TripteshBiswas wrote: AB’=AB”…….(1) B”L=BL AL=A”L B”L-AL=BL-A”L OR B”A=A”B ……….(2) m(B”AB’)=m(CAB)=m(A”BA’)……….(3) Comparing 1,2,3 we get ∆B’AB”=∆A’BA” →O’A=O”A’ →m(O’AB’)=m(O”A’B) →m(CAO’)=m(CA’O”) AC=A’C ∆CAO’=∆CA’O” [S-A-S] →m(O’CA)=m(O”CB) Q.E.D. Your No. 3 equality is wrong (2nd part!)! Bets regards, sunken rock

$O_1$ is circumcentre of $trianleAB_1B_2$ SO $m(O_1AB_1)=90-m(B_1B_2A)$ $O_2$ is the circumcentre of $trianleA_2A_1B$ so $m(O_2A_1B)=90-m(A_1A_2B)$ $m(B_1B_2A)= m(A_1A_2B)$ gives $m(O_1AB_1)= m(O_2A_1B)$ So Please kindly tell me the detail of wrong of my solution sunken rock.

I do not understand how djmathman got this: Finally, let $H_1$ and $H_2$ be the feet of the projections from $O_1$ and $O_2$ to $BC$ and $AC$ respectively. We know that $O_1A_1=O_2A$ by our work above, and in addition we know that $H_1A_1=\tfrac12(A_1B)=\tfrac12(AB_1)=H_2A$ Can someone explain.

The equality $O_1A = O_2A$ is a result of the fact that the radii of the two circles are equal, while $H_1A_1 = \tfrac12(A_1B)$ comes from the fact that $H_1$ is the midpoint of $\overline{A_1B}$ (and similarly for $H_2A = \tfrac12(AB_1)$).
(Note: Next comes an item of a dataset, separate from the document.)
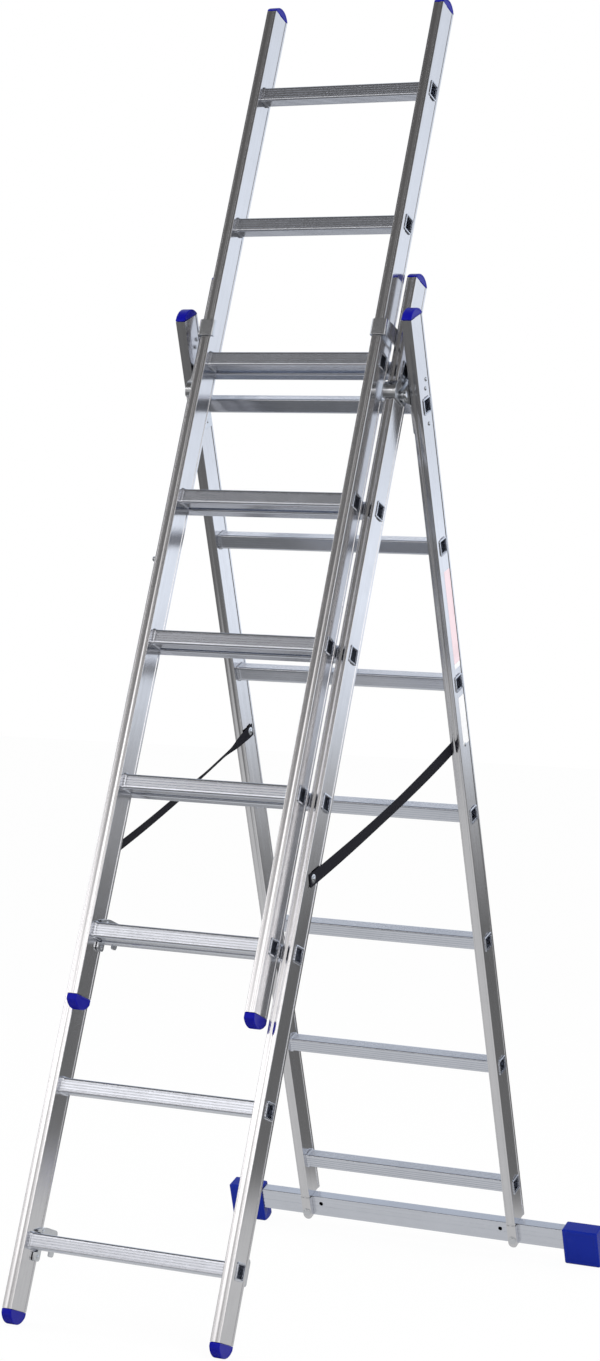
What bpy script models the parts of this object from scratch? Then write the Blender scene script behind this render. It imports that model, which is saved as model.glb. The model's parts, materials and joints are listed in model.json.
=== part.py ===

I'm surprised this solution isn't already on the thread, hopefully it isn't a fakesolve. In fact, we claim $(AB_1B_2)$ and $(BA_1A_2)$ are reflections over $CL$. It suffices to show that the reflection of $A_2$ over $CL$ lies on $(AB_1B_2)$. By homotheties at $A$ and $B$ we know $A_1A_2\parallel B_1B_2\parallel CL$. Now let $P\neq A$ be on $(AB_1B_2)$ such that $AP\parallel CL$. If we can show $AA_1A_2P$ is a rectangle, we'll be done. Since $AP\parallel B_1B_2$, $APB_1B_2$ is an isosceles trapezoid and hence the perpendicular bisector of $AP$ is also the perpendicular bisector of $B_1B_2$. But from right triangle $BB_1B_2$ this line passes through $L$, so from right triangle $AA_1A_2$ it is also the perpendicular bisector of $AA_1A_2$ and we're done.